(3)多国間安保協力の枠組みの整備

 2017年、米国のトランプ政権は日米豪印4か国による戦略対話の枠組みとして「QUAD:Quadrilateral Security Dialogue(クアッド):日米豪印戦略対話」を立ち上げた。

 またバイデン政権は2021年9月、米英豪の3か国で「インド太平洋地域の平和と安定の維持」に向けた新たな安全保障の枠組みを構築すると発表し、加盟国の頭文字をとって「AUKUS(オーカス)」と名付けられた。

 特定の国を名指ししてはいないが、米英豪の安全保障協力であるAUKUSが中国の覇権的な海洋進出を睨んだ3か国の連携強化に狙いがあることは明らかだ。

 3か国は連携の一環として、次期潜水艦の開発と配備を目指す豪州に対し、米英が原子力潜水艦の技術を提供することで合意したことも明らかにした。

 QUAD より軍事的色彩が強いAUKUSを構成する米英豪3か国は「ファイブアイズ(Five Eyes)」のメンバーでもある。
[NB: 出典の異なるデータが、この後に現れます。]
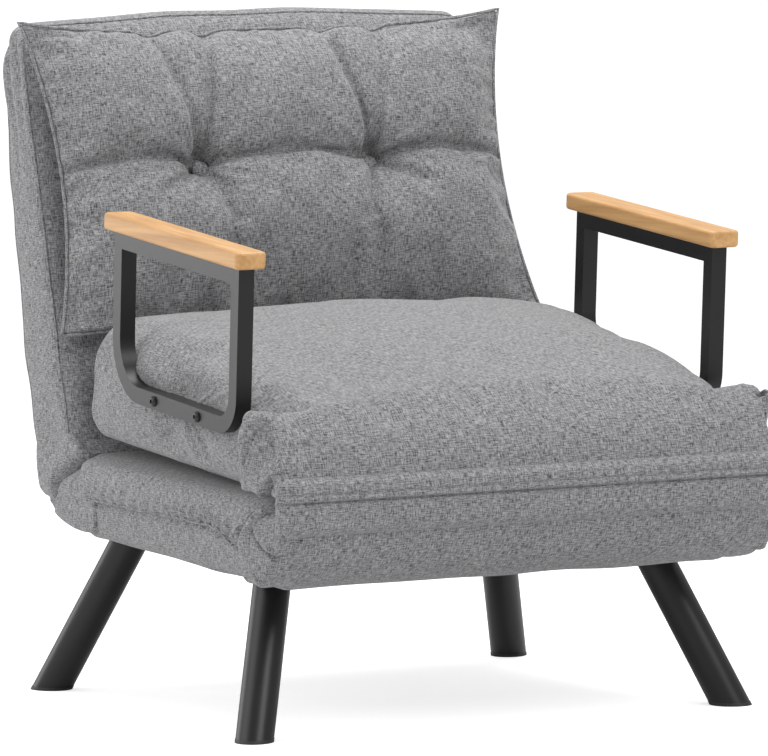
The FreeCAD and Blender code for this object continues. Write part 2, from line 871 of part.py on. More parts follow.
def arm_bolt(u):
    """A button-head bolt with a hexagon socket, through loop, spacer and seat rail."""
    inner = outer_frame_half_width - tube - nut_height - 2.0
    shank = x_cylinder(bolt_diameter / 2, inner, arm_outer_x, u, bolt_w)
    rim = bolt_head_diameter / 2
    head_face = Part.Face(section_in_xy(arm_outer_x, rim))
    head = head_face.revolve(Vector(0, 0, 0), Vector(1, 0, 0), 360)
    head.translate(Vector(0, u, bolt_w))
    points = []
    for i in range(7):
        y, z = polar(hex_socket / math.sqrt(3), 60.0 * i)
        points.append(Vector(arm_outer_x + 1.4, u + y, bolt_w + z))
    socket = Part.Face(Part.makePolygon(points)).extrude(Vector(bolt_head_height, 0, 0))
    return shank.fuse(head).cut(socket)


def section_in_xy(x, rim):
    """Half section of a button head: flat under, domed on top."""
    top = x + bolt_head_height
    a = Vector(x, 0, 0)
    b = Vector(x, rim, 0)
    c = Vector(x + 0.6, rim, 0)
    d = Vector(top, rim * 0.45, 0)
    e = Vector(top, 0, 0)
    dome = Part.Arc(c, Vector(x + bolt_head_height * 0.7, rim * 0.84, 0), d).toShape()
    lines = [Part.LineSegment(a, b).toShape(), Part.LineSegment(b, c).toShape(), dome,
             Part.LineSegment(d, e).toShape(), Part.LineSegment(e, a).toShape()]
    return Part.Wire(lines)


def arm_bolts():
    bolts = []
    for u in bolt_us:
        bolts.append(arm_bolt(u))
        bolts.append(mirrored(arm_bolt(u)))
    return to_seat(Part.makeCompound(bolts))


def arm_spacers():
    """Sleeves that carry the loop's clamping force through the soft side to the rail."""
    sleeves = []
    for u in bolt_us:
        outer = x_cylinder(spacer_diameter / 2, outer_frame_half_width, arm_inner_x, u, bolt_w)
        bore_radius = bolt_diameter / 2 + loose_fit
        sleeve = outer.cut(x_cylinder(bore_radius, outer_frame_half_width, arm_inner_x, u, bolt_w))
        sleeves.append(sleeve)
        sleeves.append(mirrored(sleeve))
    return to_seat(Part.makeCompound(sleeves))


def arm_nuts():
    """Hexagon nuts on the inner face of the seat rails."""
    nuts = []
    face_x = outer_frame_half_width - tube
    for u in bolt_us:
        points = []
        for i in range(7):
            y, z = polar(nut_diameter / math.sqrt(3), 60.0 * i)
            points.append(Vector(face_x - nut_height, u + y, bolt_w + z))
        body = Part.Face(Part.makePolygon(points)).extrude(Vector(nut_height, 0, 0))
        body = body.cut(x_cylinder(bolt_diameter / 2 + close_fit, face_x - nut_height, face_x, u, bolt_w))
        nuts.append(body)
        nuts.append(mirrored(body))
    return to_seat(Part.makeCompound(nuts))


# Back section: reclines from upright to level

def back_outline(crown):
    """Side outline of the back pad. t runs to the rear and s up the back."""
    front = -back_front_offset
    hollow = back_crown * (1 - crown)
    top = back_height - back_arch * (1 - crown)
    rear = back_depth
    low = pad_end_gap
    start = (front + 20.0, low)
    steps = [
        ((rear - 6.0, low),),
        ((rear - 1.8, low + 1.8), (rear, low + 6.0)),
        ((rear - 1.0, top * 0.55), (rear - back_rear_inset - 6.0, top - 56.0)),
        ((rear - 30.0, top - 16.0), (60.0, top)),
        ((30.0 + hollow * 0.4, top - 18.0), (12.0 + hollow * 0.6, top - 60.0)),
        ((2.0 + hollow, top * 0.5), (front, low + 20.0)),
        ((front + 6.0, low + 6.0), (front + 20.0, low)),
    ]
    return start, steps


def back_cover():
    """The back's padded cover, hollow for foam and frame, with slots for the hinges."""
    pad = crowned_pad(back_outline, back_half_width)
    rear = back_rail_depth + tube + back_cavity_margin
    high = back_rail_start + back_frame_length + back_cavity_margin
    cavity = box(-cavity_half_width, cavity_half_width, back_cavity_front, rear, back_cavity_floor, high)
    slot = box(slot_x0, slot_x1, -leaf_slot_front, rear, -edge_margin, recline_slot_height)
    return to_back(pad.cut(cavity).cut(both_sides(slot)))


def back_foam():
    high = back_rail_start + back_frame_length
    rear = back_rail_depth - sewn_gap
    return to_back(box(-foam_half_width, foam_half_width, back_foam_front, rear, back_rail_start, high))


def back_frame():
    """Welded frame of square tube, with cross tubes behind the foam."""
    first = back_rail_start
    last = back_rail_start + back_frame_length - tube
    steps = 3
    cross_at = [first + (last - first) * i / steps for i in range(steps + 1)]
    return to_back(welded_frame(outer_frame_half_width, first, last + tube, back_rail_depth, cross_at, "z"))


# Pillow: a loose cushion with knife-edge seams, drawn-in sides and two tufts

def fullness(share):
    """How full the pillow is at a share of its height: 0 at the seams and 1 in the middle."""
    return max(0.0, math.sin(math.pi * share)) ** 0.6


def pillow_half_width(share):
    """Widest at the corners and drawn in between them."""
    drawn = pillow_corner_half_width - pillow_waist_half_width
    return pillow_corner_half_width - drawn * math.sin(math.pi * share)


def pillow_arc(share, bulge):
    """A line across one panel. Its middle bulges, and hangs lower towards the top seam."""
    half = pillow_half_width(share)
    high = pillow_height * share
    middle = Vector(0, bulge * fullness(share), high - pillow_sag * share)
    left = Vector(-half, 0, high)
    right = Vector(half, 0, high)
    if left.z == middle.z:
        return Part.LineSegment(left, right).toShape()
    return Part.Arc(left, middle, right).toShape()


def pillow_panel(bulge):
    """One side of the pillow, in ruled strips from the bottom seam to the top seam."""
    lines = [pillow_arc(share, bulge) for share in pillow_shares]
    return [Part.makeRuledSurface(low, high) for low, high in zip(lines, lines[1:])]


def pillow_body():
    """Two panels sewn together along a knife edge."""
    shell = Part.makeShell(pillow_panel(-pillow_front_bulge) + pillow_panel(pillow_rear_bulge))
    shell.sewShape()
    return Part.makeSolid(shell)


def front_face(x, p):
    """How far the pillow's front stands forward at x and height p."""
    middle = 1 - (x / pillow_half_width(p / pillow_height)) ** 2
    share = p / (pillow_height - pillow_sag * middle)
    return pillow_front_bulge * fullness(share) * (1 - (x / pillow_half_width(share)) ** 2)


def tuft_cut():
    """The funnel that a sewn button draws into the front, about the local Y axis."""
    r = tuft_radius
    d = tuft_depth
    seat = Vector(0, 0, 0)
    seat_edge = Vector(button_radius + 1.0, 0, 0)
    middle = Vector(r * 0.42, -d * 0.66, 0)
    brim = Vector(r, -d * 1.15, 0)
    above = Vector(r, -3 * d, 0)
    on_axis = Vector(0, -3 * d, 0)
    funnel = Part.Arc(seat_edge, middle, brim).toShape()
    rest = [Part.LineSegment(a, b).toShape() for a, b in ((brim, above), (above, on_axis), (on_axis, seat))]
    wire = Part.Wire([Part.LineSegment(seat, seat_edge).toShape(), funnel] + rest)
    return Part.Face(wire).revolve(seat, Vector(0, 1, 0), 360)


def crease_section(x, p, across, depth):
    """A soft V that opens forward, lying across the crease's path at x and p."""
    face = front_face(x, p)
    k = crease_half_width * max(depth / crease_depth, 0.25)

    def at(side, out):
        return Vector(x + across[0] * side, -face - out, p + across[1] * side)

    root = at(0.0, -depth)
    left = at(-k, 5.0)
    right = at(k, 5.0)
    edges = [Part.Arc(root, at(k * 0.42, -depth * 0.18), right).toShape(),
             Part.LineSegment(right, at(k, 30.0)).toShape(),
             Part.LineSegment(at(k, 30.0), at(-k, 30.0)).toShape(),
             Part.LineSegment(at(-k, 30.0), left).toShape(),
             Part.Arc(left, at(-k * 0.42, -depth * 0.18), root).toShape()]
    return Part.Wire(edges)


def crease(x0, p0, x1, p1, depths):
    """A fold pressed into the front from one point to another, with its depths on the way."""
    length = math.hypot(x1 - x0, p1 - p0)
    across = ((p0 - p1) / length, (x1 - x0) / length)
    wires = []
    last = len(depths) - 1
    for i, depth in enumerate(depths):
        x = x0 + (x1 - x0) * i / last
        p = p0 + (p1 - p0) * i / last
        wires.append(crease_section(x, p, across, depth))
    return Part.makeLoft(wires, True, True)


def creases():
    """One fold from side to side through both tufts, and folds that fan up and down from them."""
    d = crease_depth
    side = pillow_waist_half_width - crease_end_inset
    folds = [crease(-side, tuft_height, side, tuft_height, (0.5 * d, 0.9 * d, 0.8 * d, 0.9 * d, 0.5 * d))]
    above = tuft_height + fan_start
    below = tuft_height - fan_start
    top = pillow_height - fan_top_margin
    for sign in (-1, 1):
        x = sign * tuft_x
        for spread in (-fan_spread, fan_spread):
            folds.append(crease(x, above, x + spread, top, (d, 0.6 * d, 0.25 * d)))
        outer = x + sign * fan_low_side
        inner = x - sign * fan_inner_side
        folds.append(crease(x, below, outer, below - fan_low_drop, (d, 0.5 * d, 0.2 * d)))
        folds.append(crease(x, below, inner, below - fan_inner_drop, (0.8 * d, 0.4 * d, 0.2 * d)))
    return folds


def pillow():
    body = pillow_body().cut(creases())
    for sign in (-1, 1):
        funnel = tuft_cut()
        funnel.translate(Vector(sign * tuft_x, tuft_seat(), tuft_height))
        body = body.cut(funnel)
    return to_pillow(body)


def tuft_seat():
    return tuft_depth - front_face(tuft_x, tuft_height)


def dome_middle(radius, rim, top):
    """The middle point of a round cap's profile, whose centre lies on the axis."""
    height = abs(top - rim)
    ball = (radius ** 2 + height ** 2) / (2 * height)
    half_angle = math.asin(radius / ball) / 2
    return ball * math.sin(half_angle), top + ball * (1 - math.cos(half_angle))


def pillow_buttons():
    """Two domed covered buttons at the bottom of the tufts."""
    buttons = []
    for sign in (-1, 1):
        under = Vector(0, 0, 0)
        edge = Vector(button_radius, 0, 0)
        rim = Vector(button_radius, -button_rim, 0)
        middle = Vector(*dome_middle(button_radius, -button_rim, -button_height), 0)
        top = Vector(0, -button_height, 0)
        dome_line = Part.Arc(rim, middle, top).toShape()
        sides = [Part.LineSegment(a, b).toShape() for a, b in ((under, edge), (edge, rim), (top, under))]
        wire = Part.Wire([sides[0], sides[1], dome_line, sides[2]])
        dome = Part.Face(wire).revolve(under, Vector(0, 1, 0), 360)
        dome.translate(Vector(sign * tuft_x, tuft_seat() - button_gap, tuft_height))
        buttons.append(dome)
    return to_pillow(Part.makeCompound(buttons))


# Every node, by name

nodes = {
    "base_cover": base_cover(),
    "base_foam": base_foam(),
    "base_frame": base_frame(),
    "leg_plates": leg_plates(),
    "leg_studs": Part.makeCompound([leg_stud(*where, 0.0) for where in legs.values()]),
    "front_roll": front_roll(),
    "corner_gusset": corner_gusset(),
    "seat_cover": seat_cover(),
    "seat_foam_lower": seat_foam_lower(),
    "seat_foam_upper": seat_foam_upper(),
    "seat_frame": seat_frame(),
    "arm_bolts": arm_bolts(),
    "arm_spacers": arm_spacers(),
    "arm_nuts": arm_nuts(),
    "arm_wood_screws": wood_screws(),
    "back_cover": back_cover(),
    "back_foam": back_foam(),
    "back_frame": back_frame(),
    "pillow": pillow(),
    "pillow_buttons": pillow_buttons(),
}
for place, where in legs.items():
    nodes["leg_" + place] = leg(*where)
    nodes["glide_" + place] = glide(*where)

handed = {
    "fold_leaf_base": fold_leaf_base(),
    "fold_leaf_seat": fold_leaf_seat(),
    "fold_pin": fold_pin(),
    "recline_plate": recline_plate(),
    "recline_arm": recline_arm(),
    "recline_pawl": pawl(),
    "recline_pawl_rivet": pawl_rivet(),
    "recline_pin": recline_pin(),
    "arm_loop": arm_loop(),
    "arm_bar": arm_bar(),
}
for name, shape in handed.items():
    nodes[name + "_right"] = shape
    nodes[name + "_left"] = mirrored(shape)

for name, shape in nodes.items():
    shape.exportStep("parts/" + name + ".step")
    bounds = shape.BoundBox
    print(name, "solids", len(shape.Solids), "valid", shape.isValid(), "cm3", round(shape.Volume / 1000, 1),
          [round(v) for v in (bounds.XMin, bounds.XMax, bounds.YMin, bounds.YMax, bounds.ZMin, bounds.ZMax)])
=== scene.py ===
import json
import math

import bmesh
import bpy
import numpy as np
from mathutils import Matrix, Vector
from mathutils.bvhtree import BVHTree


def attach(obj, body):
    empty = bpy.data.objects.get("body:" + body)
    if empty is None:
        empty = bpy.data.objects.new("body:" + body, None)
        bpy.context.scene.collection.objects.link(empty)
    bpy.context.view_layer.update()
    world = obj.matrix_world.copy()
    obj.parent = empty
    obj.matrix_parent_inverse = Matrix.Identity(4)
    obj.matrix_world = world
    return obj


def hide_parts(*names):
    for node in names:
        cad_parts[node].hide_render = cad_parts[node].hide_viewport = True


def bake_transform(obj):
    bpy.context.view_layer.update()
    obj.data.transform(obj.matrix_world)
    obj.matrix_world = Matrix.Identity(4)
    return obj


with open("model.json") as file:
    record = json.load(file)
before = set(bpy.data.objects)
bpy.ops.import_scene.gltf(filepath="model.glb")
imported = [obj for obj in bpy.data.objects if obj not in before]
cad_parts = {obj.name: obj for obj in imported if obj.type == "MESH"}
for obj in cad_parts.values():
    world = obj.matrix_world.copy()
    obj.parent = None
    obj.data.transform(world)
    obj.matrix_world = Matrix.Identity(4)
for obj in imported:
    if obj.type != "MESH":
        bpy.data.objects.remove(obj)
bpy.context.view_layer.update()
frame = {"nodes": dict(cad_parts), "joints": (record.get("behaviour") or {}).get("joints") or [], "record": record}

# Places that the frame gives: the two hinge lines and the leans of seat, back and pillow

joints = {joint["name"]: joint for joint in frame["joints"]}
fold_line = Vector(joints["seat_unfold"]["pos_m"])
recline_line = Vector(joints["back_recline"]["pos_m"])

seat_tilt = math.radians(4.47)
back_lean = math.radians(12.0)
pillow_lean = back_lean + math.radians(4.5)
pillow_up = 0.151
pillow_forward = 0.036

to_base = Matrix.Translation(fold_line)
to_seat = to_base @ Matrix.Rotation(seat_tilt, 4, "X")
to_back = Matrix.Translation(recline_line) @ Matrix.Rotation(-back_lean, 4, "X")
pillow_foot = to_back @ Vector((0, -pillow_forward, pillow_up))
to_pillow = Matrix.Translation(pillow_foot) @ Matrix.Rotation(-pillow_lean, 4, "X")

# Driving sizes of the soft pieces, in metres

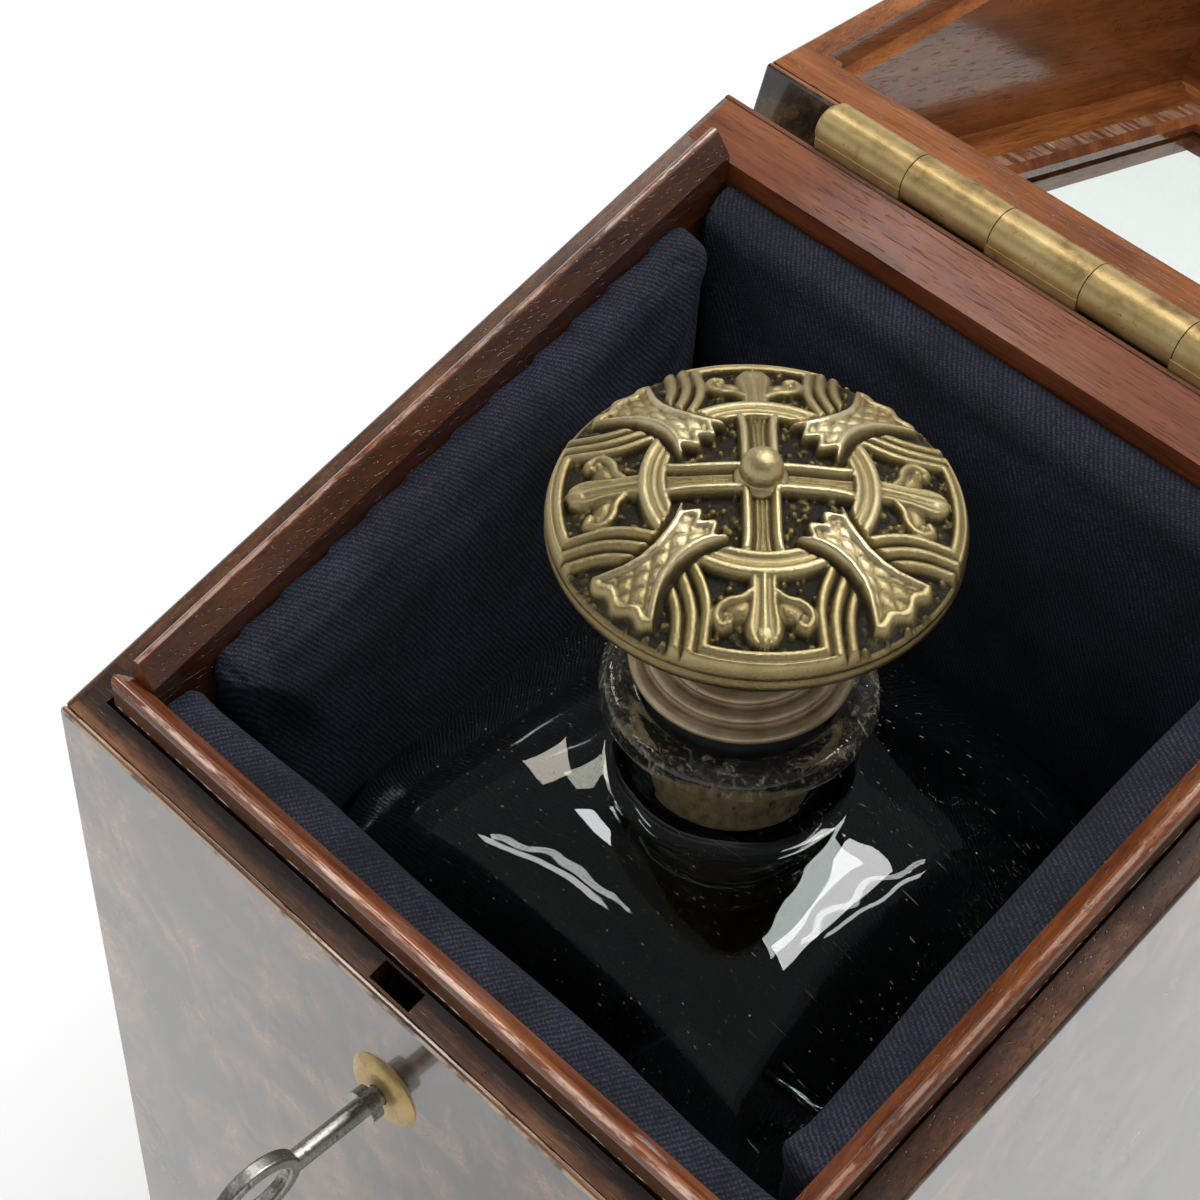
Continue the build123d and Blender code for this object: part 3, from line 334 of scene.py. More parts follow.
def baize(name):
    """Green baize, with its nap pressed flat in places."""
    finish = Finish(name, Sheen_Weight=0.4, Sheen_Roughness=0.5, Sheen_Tint=(90, 130, 100))
    nap = finish.clouds(finish.place(), 0.5, 4, 0.75)
    pressed = finish.clouds(finish.place(), 18, 3)
    colour = finish.ramp(nap * 0.6 + pressed * 0.4, (0.3, (22, 48, 30)), (0.7, (52, 92, 60)))
    return finish.surface(colour, 0.95 - pressed * 0.05, nap, 0.3)


def aged_brass(name, bright=(188, 160, 104), move=(0, 0, 0)):
    """Old lacquered brass: mellow, with dark spots, a brown bloom and faint green in the joints."""
    finish = Finish(name, Metallic=0.6)
    spot_field = finish.place(move=move)
    bloom = finish.clouds(spot_field, 6, 4, 0.65)
    spots = finish.clouds(spot_field, 0.9, 3, 0.6).between(0.64, 0.72)
    rub = finish.clouds(finish.place(stretch=(14, 1, 1)), 0.5, 3)
    colour = finish.ramp(bloom, (0.28, (132, 106, 62)), (0.46, bright),
                         (0.74, (208, 184, 132)))
    green = finish.clouds(finish.place(move=(0.01, 0, 0)), 5, 2).between(0.6, 0.78)
    colour = finish.mix(green * 0.3, colour, (120, 122, 80))
    colour = finish.mix(spots * 0.45, colour, (64, 44, 26))
    return finish.surface(colour, 0.32 + bloom * 0.1 + spots * 0.15, rub * 0.4 - spots * 0.5, 0.03)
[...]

 ファイブアイズとは、米国・カナダ・ニュージーランド・豪州・英国の英語圏5か国の機密情報共有の同盟である。

(4)重層化する多国間安保協力

 高まる中国の脅威に対処するため、米国は安倍晋三元首相の提唱した「自由で開かれたインド太平洋戦略(FOIP)」を基に日米豪印からなるQUADを発足させたのに続き、英国をメンバーとする、より軍事的色彩の強い米豪英のAUKUSも立ち上げた。

 またバイデン政権は、中朝の脅威に備えるべく日韓の関係改善を促し、日米韓三国による安保協力体制を整備するとともに、台湾有事への対応を意識し、また中国の南シナ海における島嶼不法占拠や威圧的行動を牽制抑止する目的で日米比による安保協力の枠組みを構築し、さらにベトナムや豪州をこれに加える動きも加速させている。